Memorandum for the Secretary’s Files

Conference at Sir [Mr.] Anthony Eden’s Office at 4 P.M.

Present: Sir Anthony Eden
Mr. W. Strange [Strang], British member of the EAC
Secretary Morgenthau
Ambassador Winant
Mr. H. D. White

The conference had been arranged by Sir Anthony Eden on previous Sunday,1 who had suggested that if the Secretary could come to his office he could show him that portion of the Tehran conference dealing with the decision on partition of Germany.
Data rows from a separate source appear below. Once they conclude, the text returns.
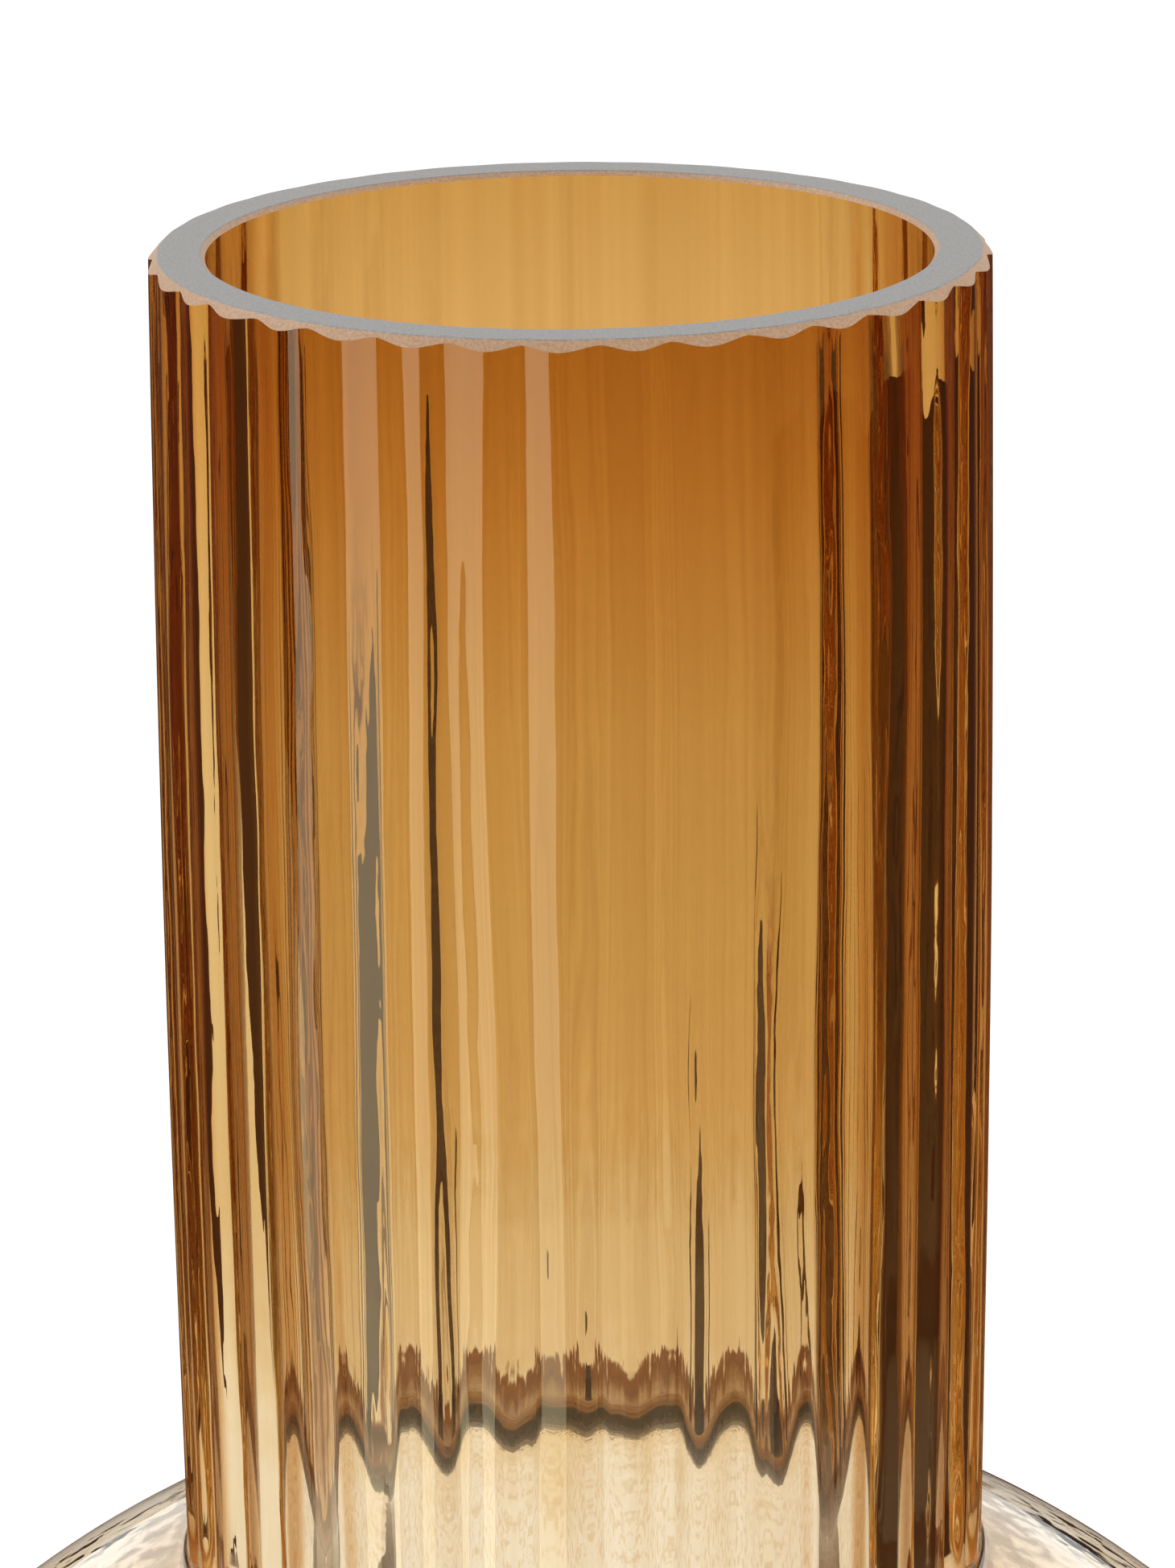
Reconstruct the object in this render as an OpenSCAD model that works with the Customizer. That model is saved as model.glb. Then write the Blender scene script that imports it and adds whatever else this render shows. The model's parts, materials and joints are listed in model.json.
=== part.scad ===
// Hand blown glass vase: an amber ribbed neck standing on a round champagne bulb.
// The origin is the centre of the face that the vase rests on, and +Z is up.
// The two gathers of glass meet on one flat seam, a lip of amber lines the throat below it,
// and both are blown round one hollow.

/* [Neck] */
// Outside diameter of the neck, measured over the crests of its ribs
neck_d = 80; // [74:1:96]
// Length of the neck, from the seam to the ground rim
neck_len = 132; // [60:1:200]
// Diameter of the straight bore through the neck
bore_d = 69; // [50:0.5:74]
// Number of ribs round the neck
rib_count = 36; // [24:1:48]
// Length of the plain lip that reaches down inside the bulb's collar
lip_len = 4; // [2:0.5:5]
// Depth of the valleys between the ribs
rib_depth = 0.65; // [0.4:0.05:1.2]

/* [Ground rim] */
// Width of the ground bevel round the outside of the mouth
rim_bevel = 1.3; // [0.8:0.1:2]
// Width of the fine bevel round the inside of the mouth
bore_bevel = 0.5; // [0.2:0.1:1]

/* [Bulb] */
// Outside diameter of the bulb
bulb_d = 200; // [160:1:240]
// Thickness of the bulb's wall
bulb_wall = 4; // [2.5:0.1:6]
// Radius of the concave fillet where the shoulder turns up to the neck
weld_r = 1.5; // [0.5:0.1:4]
// Radius of the rounded lip where the bore opens into the bulb
throat_r = 10; // [3:0.5:12]

/* [Base] */
// Diameter of the ground face that the vase rests on
foot_d = 84; // [60:1:110]
// Thickness of the glass floor above that face
floor_t = 9; // [6:0.5:14]
// Radius between the floor and the wall, inside the bulb
heel_r = 20; // [8:1:30]
// Diameter of the shallow dish ground into the underside
dish_d = 56; // [20:1:58]
// Depth of that dish at its middle
dish_depth = 2; // [0.5:0.1:4]

/* [Hidden] */

$fn = 180;
rib_fn = 48;
// Length that a cutting shape runs past the face that it cuts
overrun = 5;

neck_r = neck_d / 2;
bore_r = bore_d / 2;
bulb_r = bulb_d / 2;
foot_r = foot_d / 2;
dish_edge = dish_d / 2;
dish_r = (pow(dish_edge, 2) + pow(dish_depth, 2)) / (2 * dish_depth);

// Each rib is a round bar, sized so that neighbouring bars cross rib_depth below the crests
rib_pitch = 360 / rib_count;
valley_x = (neck_r - rib_depth) * cos(rib_pitch / 2);
valley_y = (neck_r - rib_depth) * sin(rib_pitch / 2);
rib_r = (pow(neck_r - valley_x, 2) + pow(valley_y, 2)) / (2 * (neck_r - valley_x));
// The core behind the ribs stays below the valleys, and the lip carries it on below the seam
core_r = neck_r - 2 * rib_depth;

// The bulb's sphere stands on the foot's edge, and the weld fillet touches it and the neck
bulb_z = sqrt(pow(bulb_r, 2) - pow(foot_r, 2));
weld_x = neck_r + weld_r;
seam_z = bulb_z + sqrt(pow(bulb_r + weld_r, 2) - pow(weld_x, 2));
shoulder_x = weld_x * bulb_r / (bulb_r + weld_r);
shoulder_z = bulb_z + (seam_z - bulb_z) * bulb_r / (bulb_r + weld_r);

// The throat's arc touches the hollow's sphere and the bore
hollow_r = bulb_r - bulb_wall;
throat_x = bore_r + throat_r;
throat_z = bulb_z + sqrt(pow(hollow_r + throat_r, 2) - pow(throat_x, 2));
flare_x = throat_x * hollow_r / (hollow_r + throat_r);
flare_z = bulb_z + (throat_z - bulb_z) * hollow_r / (hollow_r + throat_r);

// The heel's arc touches the flat floor and the hollow's sphere
heel_z = floor_t + heel_r;
heel_x = sqrt(pow(hollow_r - heel_r, 2) - pow(bulb_z - heel_z, 2));
wall_x = heel_x * hollow_r / (hollow_r - heel_r);
wall_z = bulb_z - (bulb_z - heel_z) * hollow_r / (hollow_r - heel_r);

rim_z = seam_z + neck_len;

// The stretch of the half plane right of the axis, between two heights
module band(low, high) {
    translate([0, low])
        square([bulb_r + overrun, high - low]);
}

// Outside of the bulb: a sphere cut off at the foot, with a collar that turns up to the neck
module bulb_outline() {
    intersection() {
        translate([0, bulb_z])
            circle(r = bulb_r);
        band(0, shoulder_z);
    }
    difference() {
        polygon([
            [0, bulb_z],
            [shoulder_x, shoulder_z],
            [weld_x, seam_z],
            [0, seam_z],
        ]);
        translate([weld_x, seam_z])
            circle(r = weld_r);
    }
}

// Lower part of the hollow: flat floor, rounded heel and sphere
module bulb_hollow_outline() {
    polygon([
        [0, floor_t],
        [heel_x, floor_t],
        [wall_x, wall_z],
        [0, bulb_z],
    ]);
    intersection() {
        translate([heel_x, heel_z])
            circle(r = heel_r);
        band(floor_t, wall_z);
    }
    intersection() {
        translate([0, bulb_z])
            circle(r = hollow_r);
        band(wall_z, flare_z);
    }
}

// Upper part of the hollow: rounded throat, straight bore and the bevel inside the mouth
module bore_outline() {
    difference() {
        polygon([
            [0, bulb_z],
            [flare_x, flare_z],
            [throat_x, throat_z],
            [bore_r, throat_z],
            [bore_r, rim_z - bore_bevel],
            [bore_r + bore_bevel + overrun, rim_z + overrun],
            [0, rim_z + overrun],
        ]);
        translate([throat_x, throat_z])
            circle(r = throat_r);
    }
}

// The one hollow that both gathers of glass are blown round
module hollow() {
    rotate_extrude()
        union() {
            bulb_hollow_outline();
            bore_outline();
        }
}

// Shallow dish under the base, cut with a large sphere
module dish() {
    rotate_extrude()
        intersection() {
            translate([0, dish_depth - dish_r])
                circle(r = dish_r);
            band(-overrun, dish_depth + overrun);
        }
}

// Ring of round bars round a solid core
module ribbed_section() {
    circle(r = core_r);
    for (k = [0 : rib_count - 1])
        rotate(k * rib_pitch)
            translate([neck_r - rib_r, 0])
                circle(r = rib_r, $fn = rib_fn);
}

// Plain lip that seats in the bulb's collar and runs on up into the ribbed section
module lip() {
    translate([0, 0, seam_z - lip_len])
        cylinder(r = core_r, h = lip_len + overrun);
}

// Turned blank that leaves the ground bevel where it cuts the ribs
module rim_blank() {
    rotate_extrude()
        polygon([
            [0, seam_z],
            [neck_r + overrun, seam_z],
            [neck_r + overrun, rim_z - rim_bevel - overrun],
            [neck_r - rim_bevel, rim_z],
            [0, rim_z],
        ]);
}

module body() {
    color([0.96, 0.90, 0.76, 0.5])
        difference() {
            rotate_extrude()
                bulb_outline();
            lip();
            hollow();
            dish();
        }
}

module neck() {
    color([0.70, 0.42, 0.12, 0.6])
        difference() {
            union() {
                intersection() {
                    translate([0, 0, seam_z])
                        linear_extrude(height = neck_len)
                            ribbed_section();
                    rim_blank();
                }
                lip();
            }
            hollow();
        }
}

body();
neck();
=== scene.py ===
"""Blown glass vase: an amber ribbed neck on a pale round bulb, on a plain pale floor."""
import json
import math

import bmesh
import bpy
from mathutils import Matrix, Vector, noise


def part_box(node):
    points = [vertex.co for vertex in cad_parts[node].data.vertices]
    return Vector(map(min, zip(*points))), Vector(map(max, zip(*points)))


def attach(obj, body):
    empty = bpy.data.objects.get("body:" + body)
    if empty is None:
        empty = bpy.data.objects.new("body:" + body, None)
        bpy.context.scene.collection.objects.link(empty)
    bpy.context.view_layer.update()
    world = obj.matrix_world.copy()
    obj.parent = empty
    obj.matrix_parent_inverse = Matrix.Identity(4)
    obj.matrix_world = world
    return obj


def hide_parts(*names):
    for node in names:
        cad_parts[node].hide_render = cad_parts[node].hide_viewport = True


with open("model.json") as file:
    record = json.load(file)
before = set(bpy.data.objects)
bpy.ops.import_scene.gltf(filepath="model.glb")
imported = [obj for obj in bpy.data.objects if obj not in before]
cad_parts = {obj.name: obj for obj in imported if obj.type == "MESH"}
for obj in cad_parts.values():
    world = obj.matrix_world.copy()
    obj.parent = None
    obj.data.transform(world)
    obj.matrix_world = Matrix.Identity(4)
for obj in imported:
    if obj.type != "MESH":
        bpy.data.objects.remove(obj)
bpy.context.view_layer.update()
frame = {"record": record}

MM = 0.001

# ---- Sizes read from the frame ----
neck_low, neck_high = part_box("neck")
body_low, body_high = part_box("body")
mouth = next(m for m in frame["record"]["mounts"] if m["name"] == "mouth")
NECK_R = (neck_high[0] - neck_low[0]) / 2
BORE_R = mouth["dims"]["r_mm"] * MM
SEAM_Z = body_high[2]
RIM_Z = neck_high[2]
BULB_R = (body_high[0] - body_low[0]) / 2

# ---- Sizes of the glass that the frame's boxes don't give ----
RIBS = 36
RIB_DEPTH = 0.65 * MM
LIP_LENGTH = 4 * MM
RIM_BEVEL = 1.0 * MM
BORE_BEVEL = 0.5 * MM
BULB_WALL = 4 * MM
WELD_R = 1.5 * MM
THROAT_R = 10 * MM
FOOT_R = 42 * MM
FLOOR_T = 9 * MM
HEEL_R = 20 * MM
DISH_EDGE = 28 * MM
DISH_DEPTH = 2 * MM
# The two pieces stand this far apart at the seam, so that their faces never lie in one place
SEAM_GAP = 0.02 * MM
NECK_SIDES = RIBS * 16
BULB_SIDES = 288

LIP_Z = SEAM_Z - LIP_LENGTH
LIP_R = NECK_R - 2 * RIB_DEPTH
BULB_Z = math.sqrt(BULB_R**2 - FOOT_R**2)
HOLLOW_R = BULB_R - BULB_WALL
WELD_X = NECK_R + WELD_R
THROAT_X = BORE_R + THROAT_R
THROAT_Z = BULB_Z + math.sqrt((HOLLOW_R + THROAT_R)**2 - THROAT_X**2)
HEEL_Z = FLOOR_T + HEEL_R
HEEL_X = math.sqrt((HOLLOW_R - HEEL_R)**2 - (BULB_Z - HEEL_Z)**2)
DISH_R = (DISH_EDGE**2 + DISH_DEPTH**2) / (2 * DISH_DEPTH)

# ---- Sizes of the marks of hand work, as shares or in metres ----
RIB_WANDER = 0.10
RIB_WANDER_FINE = 0.018
RIB_UNEVEN = 0.15
RIB_UNEVEN_FINE = 0.04
RIB_DEPTH_LOW = 1.35
RIB_DEPTH_FALL = 0.5
NECK_SWELL = 0.45 * MM
BORE_RIPPLE = 0.14 * MM
BORE_RIPPLE_FINE = 0.02 * MM
BORE_CALM = 10 * MM
HOLLOW_WAVE = 0.15 * MM

# ---- Glass ----
GLASS_IOR = 1.5
THROAT_HAZE = 0.3
AMBER_ABSORBS = (4, 13, 34)
CHAMPAGNE_ABSORBS = (1.5, 5, 12)
AMBER_FADE = 36 * MM
RAGGED_FADE = 20 * MM
RAGGED_THROAT_BAND = 7 * MM
RAGGED_COLLAR_SHADE = 14 * MM

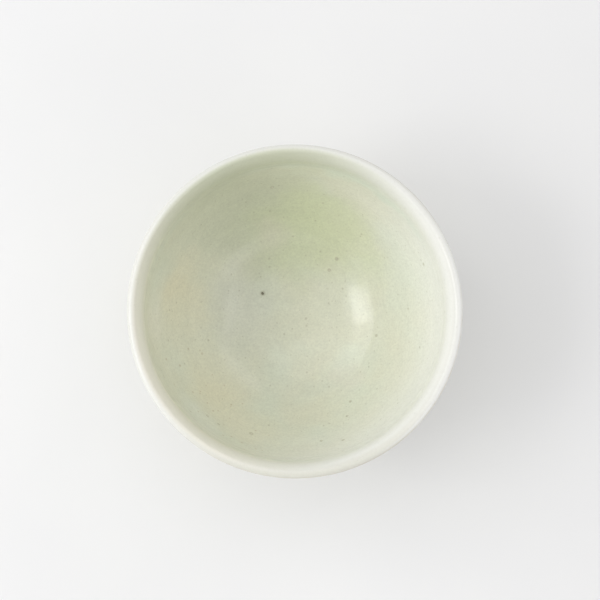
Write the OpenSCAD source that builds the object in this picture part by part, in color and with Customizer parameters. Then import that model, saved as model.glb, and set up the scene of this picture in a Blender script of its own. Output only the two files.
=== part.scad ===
// Matcha bowl: a thrown stoneware bowl on a luted foot ring, with a poured glaze inside, a dipped
// glaze outside, and iron spots that have come up through the inside glaze.
// Origin: centre of the resting face of the foot ring. +Z is up, along the wheel's axis.

/* [Bowl] */
// Outside diameter at the lip
bowl_d = 120; // [112:1:128]
// Height from the resting face to the top of the lip
bowl_h = 75; // [70:1:80]
// Height of the inside floor above the resting face
floor_z = 11.5; // [11:0.5:13]
// Wall thickness just below the flare of the lip
wall = 5.5; // [5.1:0.1:5.9]
// Thickness of the lip
lip_w = 3.4; // [3:0.1:3.8]
// Height over which the inside flares out to the lip
flare_h = 13; // [11:1:15]
// Fullness of the inside curve, where 2 is an ellipse
inner_power = 2.3; // [2.2:0.1:2.5]
// Fullness of the outside curve, where 2 is an ellipse
outer_power = 2.3; // [2.2:0.1:2.4]

/* [Foot] */
// Diameter of the foot ring at the resting face
foot_d = 52; // [48:1:56]
// Thickness of the foot ring
foot_w = 5; // [4:0.5:6]
// Depth of the recess inside the foot ring
recess_h = 5.5; // [4.5:0.5:6]
// Bevel on both edges of the resting face
foot_bevel = 0.7; // [0.4:0.1:1]

/* [Glaze] */
// Thickness of the glaze on the walls and floor
glaze = 0.7; // [0.5:0.1:0.9]
// Thickness of the glaze over the lip, where it has drawn thin
lip_glaze = 0.3; // [0.2:0.1:0.4]
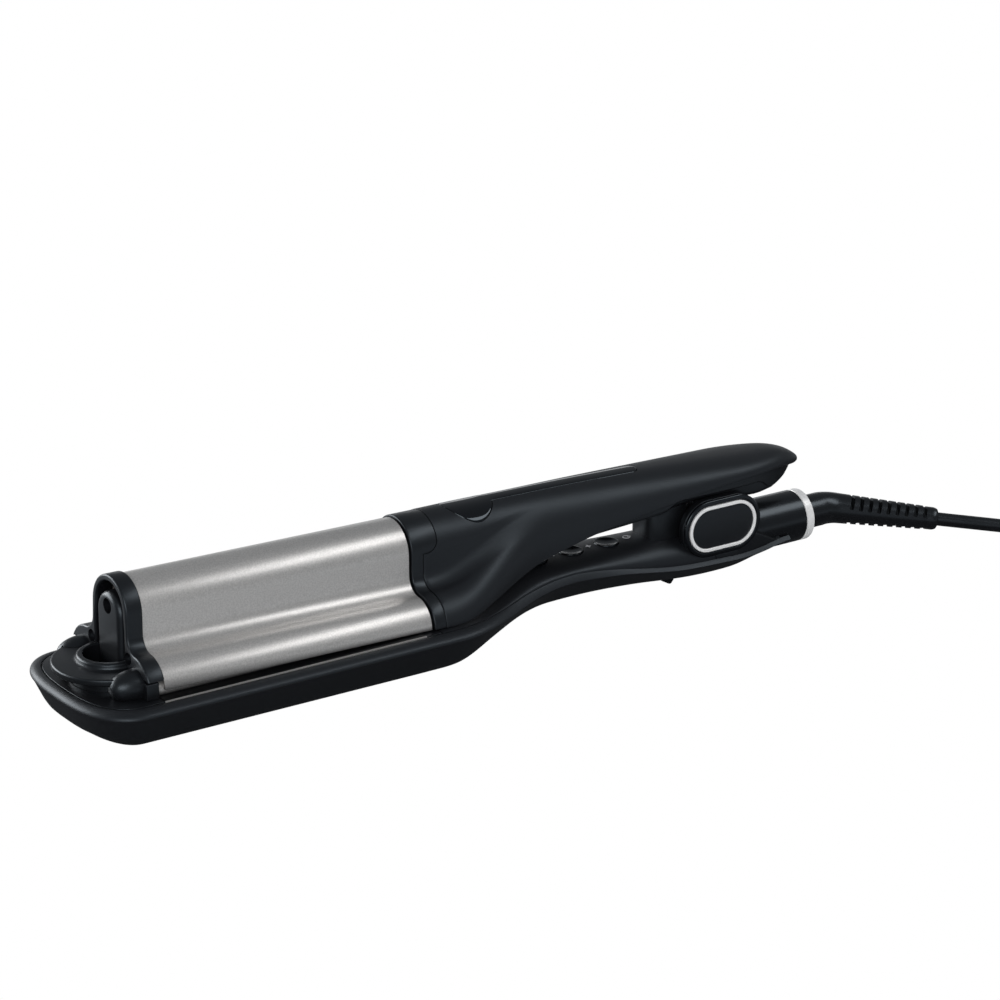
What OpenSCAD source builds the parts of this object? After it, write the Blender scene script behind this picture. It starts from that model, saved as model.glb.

Eden began reading excerpts from a report on the Tehran conference. He said that the report had been prepared by Archibald Kerr and was sort of a telegraphic report and not a verbatim report. The gist of the excerpts which Eden read was as follows: President Roosevelt said that he would like to discuss the question of the partition of Germany. (At this point Eden explained par[en]thetically that Churchill had been pushing the Polish question and that Stalin was trying to get away from it and he feared likewise President Roosevelt, but that Churchill kept trying to bring the Polish matter back into the discussion. President Roosevelt said that Germany could be divided into three or fifteen parts. Stalin indicated smilingly that Churchill wasn’t listening because he doubted whether Churchill was in favor of dividing Germany. Churchill replied that he hadn’t yet left Lwow (thereby indicating that he still wanted to discuss the Polish question). The President expressed the view that the European Advisory Commission should be instructed to report on the problem of partitioning Germany. Stalin agreed. Since Stalin and Roosevelt felt strongly about the point Churchill said he was willing to agree that the Commission should examine and report on the question of the partition of Germany.

. . . . . . . . . . . . . .

… I asked Winant if as a member of the EAC representing the United States he had ever [been?] instructed to go forward on a study based on the assumption tentatively decided upon at Tehran [Page 884] that Germany was to be separated into many parts. The Ambassador replied that he had been at Tehran and knew that decision had been made but that he didn’t know how much he was supposed to tell to his own Department back home and that he had never received instructions from his own Department to work on such proposal.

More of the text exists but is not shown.